Wilcox氏は、テストを行う際、オープンソースの調査・分析ツールを利用したそうで、この方法をすすめています。
ステップ4 実行する
webサービスを用いて、ステップ3のテストを実行してみましょう。Wilcox氏は、テストの質を向上させるため、調査に時間をかける者といかさまを行う者を分け、後者を徹底的に排除するようにしたと述べています。
ステップ5 テスト結果を評価する
テスト結果が集まったら、それを表計算ソフトに入れ、以下のように各項目をポイント化してみましょう。
(1)記憶に残るかのテスト結果
(2)スペル・音が正しく伝われるかのテスト結果
これらは、正解者1名ごとに2ポイントを与えます。
(3)会社・事業との結び付きがあるかのテスト結果
回答ごとに以下のようにポイントを与えます。
a 情緒的な結びつき
ポジティブな印象の場合(+1ポイント)(例 好奇心をそそる、有望な、など)
ニュートラルな印象の場合(0ポイント)(例 何も思わない、など)
ネガティブな印象の場合(-1ポイント)(例 イライラ、乱雑、退屈、など)
b イメージの結びつき
ポジティブな印象の場合(+1ポイント)(例 主張する人々、木々や土壌や自然、など)
ニュートラルな印象の場合(0ポイント)(例 人々、お金、変化、など)
ネガティブな印象の場合(-1ポイント)(例 サラ金、など)
c 競合との結びつき
有利な場合(+1ポイント)(例 誰もいない、など)
普通の場合(0ポイント)(例 Kickstarter、など)
不利な場合(-1ポイント)(例 政府サイト、サラ金業者、など)
まとめ
以上の5ステップを経ると、1番お気に入りの名前が高得点となるとは限らないことがわかります。Wilcox氏も、結局2番目に選択した名前が最も高得点をたたき出したと述べています。

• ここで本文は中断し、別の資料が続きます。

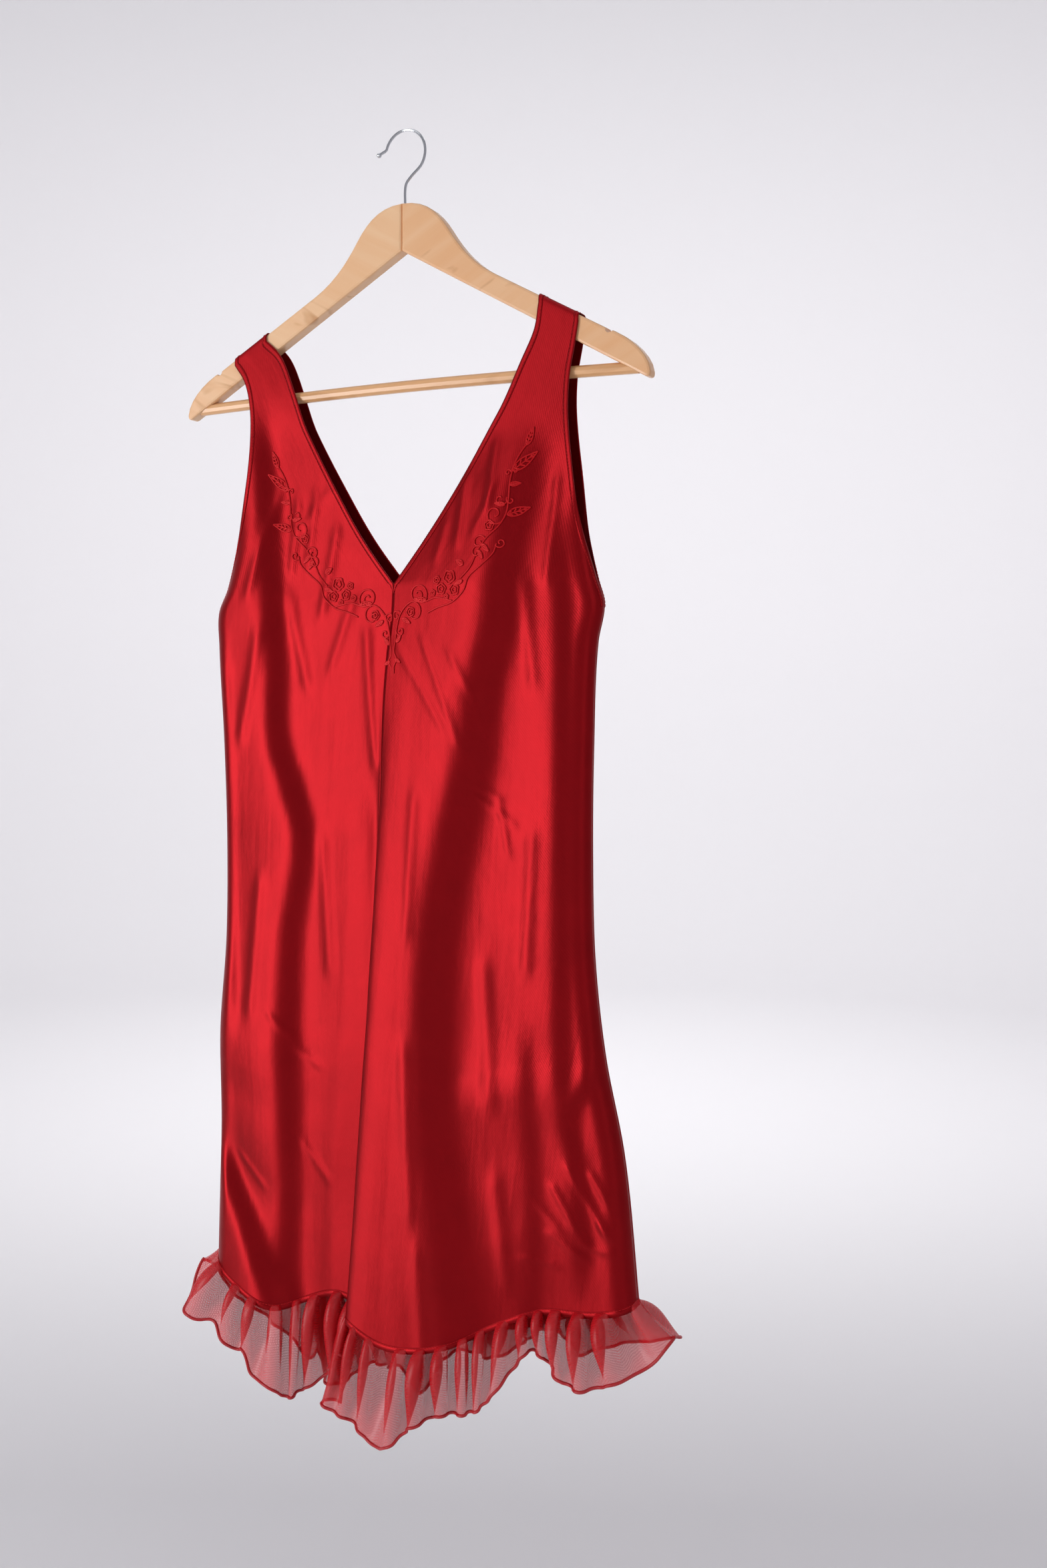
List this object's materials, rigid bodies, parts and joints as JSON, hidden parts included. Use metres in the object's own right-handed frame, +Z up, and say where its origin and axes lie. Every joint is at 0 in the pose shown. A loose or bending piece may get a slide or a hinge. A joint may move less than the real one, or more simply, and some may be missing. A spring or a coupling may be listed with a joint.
{
  "type": "slip dress on a clothes hanger",
  "caption": "Sleeveless satin slip dress with a V neck, a lapped centre front seam and a sheer gathered hem ruffle, hung on a flat wooden hanger with a trouser bar and a wire hook.",
  "frame": {"origin": "inside top of the hook, where a rail or a nail bears, in the middle of the wire's thickness", "axes": "+Z up the dress's length, -Y out of the front of the dress, +X to the right of a viewer who faces the front"},
  "size_m": [0.4703, 0.0886, 1.1024],
  "materials": {
    "dress_satin": "glossy satin",
    "ruffle_organza": "sheer",
    "hanger_wood": "satin lacquer",
    "hook_wire": "polished"
  },
  "bodies": {
    "root": {"hook": "hook_wire", "hanger_arm_left": "hanger_wood", "hanger_arm_right": "hanger_wood", "trouser_bar": "hanger_wood", "front_left": "dress_satin", "front_right": "dress_satin", "back": "dress_satin", "neck_edge_front_left": "dress_satin", "neck_edge_front_right": "dress_satin", "neck_edge_back_left": "dress_satin", "neck_edge_back_right": "dress_satin", "armhole_edge_front_left": "dress_satin", "armhole_edge_front_right": "dress_satin", "armhole_edge_back_left": "dress_satin", "armhole_edge_back_right": "dress_satin", "ruffle_front": "ruffle_organza", "ruffle_back": "ruffle_organza"}
  },
  "joints": []
}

このように、会社名・ドメイン名を決定する際には、(1)記憶に残る、(2)スペルが伝わりやすい、(3)良い印象を与えるかを調査ツールを用いて聞くのが賢明です。どんな名前が良いか自分の中であれこれ議論するより、5ステップを踏んで、直接(将来の)ユーザーに聞いてみてはいかがでしょうか(柳田)。
〈参考〉
A Better way to Name a Company, by @Justin_Wilcox
2 新会社名を考える際のリーン・ブランディング方法論の紹介
多くの起業家が、自分の会社の名前を考えるにあたっては、何度も熟考を重ねることでしょう。しかしBrandBucketの創業者Margot Bushnaq氏は、まず決めることが大切と述べています。彼女が説く「リーン・ブランディング」の方法論を紹介します。
Bushnaq氏のいう「リーン・ブランディング」とは、出来るだけ早くブランディングの出発点に立ち、それを無駄なく合理的に進めていくための方法論です。彼女曰く、どんなブランドも、はじめから完璧なわけではなく、テストを繰り返して洗練されていくものです。

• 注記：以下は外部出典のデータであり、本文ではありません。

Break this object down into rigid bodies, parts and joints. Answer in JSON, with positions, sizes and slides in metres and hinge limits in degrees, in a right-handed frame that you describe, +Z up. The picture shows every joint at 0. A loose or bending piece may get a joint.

会社名を決める際に大切なことは、候補を絞ることです。会社名を考えるにあたって、起業家の頭の中には次から次へと会社名の候補が浮かんでくるでしょう。その候補を絞ることが大切です。
まずは、その会社名が使用可能かどうかを確かめましょう。どれだけ自分の会社にピッタリな名前であっても、使用できなければ意味がありません。

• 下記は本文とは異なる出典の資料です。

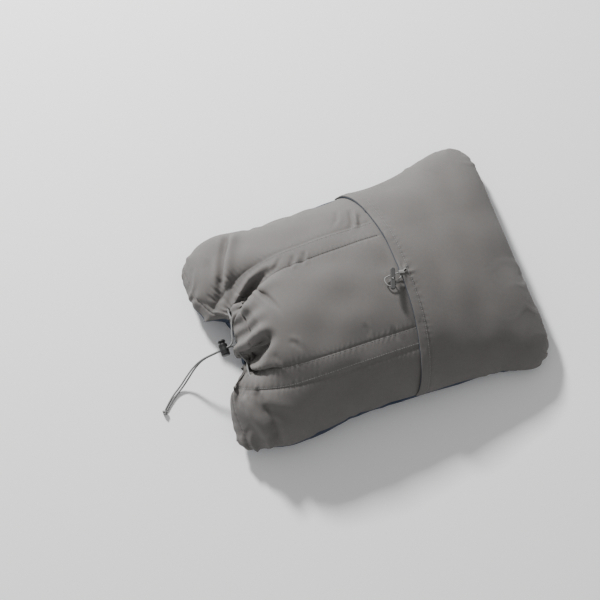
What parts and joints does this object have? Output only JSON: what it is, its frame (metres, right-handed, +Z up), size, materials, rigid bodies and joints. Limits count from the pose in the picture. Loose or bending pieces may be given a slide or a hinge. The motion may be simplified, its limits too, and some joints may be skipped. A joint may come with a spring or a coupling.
{
  "type": "camp pillow",
  "caption": "Padded camp pillow, lying back side up, with a stuff pocket closed by a toggle and a draw-cord cinch with a spring lock at one end.",
  "frame": {"origin": "on the floor under the middle of the case, without the free cord", "axes": "+X along the pillow from the cinched end to the pocket end, +Y across it, +Z up, away from the sleeping face"},
  "size_m": [0.5498, 0.3446, 0.1231],
  "materials": {
    "grey_polyester": "brushed",
    "blue_jersey": "brushed",
    "blue_binding": "woven",
    "casing_tape": "woven",
    "shredded_foam": "open foam",
    "draw_cord": "braided",
    "loop_cord": "braided",
    "light_thread": "stitched",
    "toggle_grey": "matte",
    "lock_black": "matte",
    "spring_steel": "bright"
  },
  "bodies": {
    "pillow": {"front_panel": "blue_jersey", "end_gusset": "grey_polyester", "upper_back_panel": "grey_polyester", "middle_panel": "grey_polyester", "lower_back_panel": "grey_polyester", "upper_channel_strip": "grey_polyester", "lower_channel_strip": "grey_polyester", "upper_channel_tape": "casing_tape", "lower_channel_tape": "casing_tape", "foam_fill": "shredded_foam", "upper_cord_run": "draw_cord", "lower_cord_run": "draw_cord", "upper_cord_tack": "light_thread", "lower_cord_tack": "light_thread", "pocket_panel": "grey_polyester", "pocket_hem": "grey_polyester", "hem_binding": "blue_binding", "stem_tack": "light_thread", "toggle_stem": "loop_cord", "closure_loop": "loop_cord", "loop_tack": "light_thread", "hem_tack": "light_thread", "upper_strand": "draw_cord", "lower_strand": "draw_cord", "end_knot": "draw_cord"},
    "cord_lock": {"lock_body": "lock_black", "lock_spring": "spring_steel"},
    "plunger": {"lock_plunger": "lock_black"},
    "toggle": {"toggle_bar": "toggle_grey"}
  },
  "joints": [
    {"name": "lock_slide", "type": "slide", "parent": "pillow", "child": "cord_lock", "axis": [-0.9397, 0, -0.342], "range_m": [0, 0.018]},
    {"name": "plunger_press", "type": "slide", "parent": "cord_lock", "child": "plunger", "axis": [0, -1, 0], "range_m": [0, 0.0032], "stiffness_N_per_m": 2000, "springref_m": -0.002, "deforming": ["lock_spring"]},
    {"name": "toggle_turn", "type": "hinge", "parent": "pillow", "child": "toggle", "pos_m": [0.041, -0.015, 0.12], "axis": [0, 0, 1], "range_deg": [-90, 90]}
  ]
}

次に、重要なこととして、ドメイン名が使用可能かを確かめましょう。「(会社名).com」などのドメイン名を使用するとなると、選択できる会社名は限られてきます。そしてこのインターネット時代では、既に他の第三者が、使用したいドメイン名を取得していることの方が多いでしょう。その場合は可能であればドメイン名を譲ってもらいましょう。
それから、会社名を決めるにあたって4つのコツがあります。
(1)ブレインストーミングの合理化
会社名を考える際に、ブレインストーミングを行うことがあるでしょう。しかし先にも述べたように、会社名は使用できるかどうかがまず重要ですので、使用できない候補名を挙げても意味がありません。まず、使用可能な会社名のリストを入手してからブレインストーミングを始めるべきです。
(2)決めたら即行動
もし希望のドメインを保有している者から買い取る場合には、値引き交渉などすべきではありません。交渉にあてる時間は、事業に費やしてください。
(3)決断に満足すること
自分が決めた会社名には、満足して自信をもってください。満足していない会社名では、生産的な事業など行えるはずもありません。
(4)事後変更も受け入れること
顧客からのフィードバックを受けることで、自社の会社名が顧客にウケているかは分かります。もしウケていないと判断したら、恐れずに変更してください。なお旧ドメインはまた第三者に売却することができるので、無駄にはなりません。
以上が、Bushnaq氏の説くリーン・ブランディングの方法論にのっとった会社名の決め方です。新会社の会社名を考える際に、参考になれば幸いです(木村)。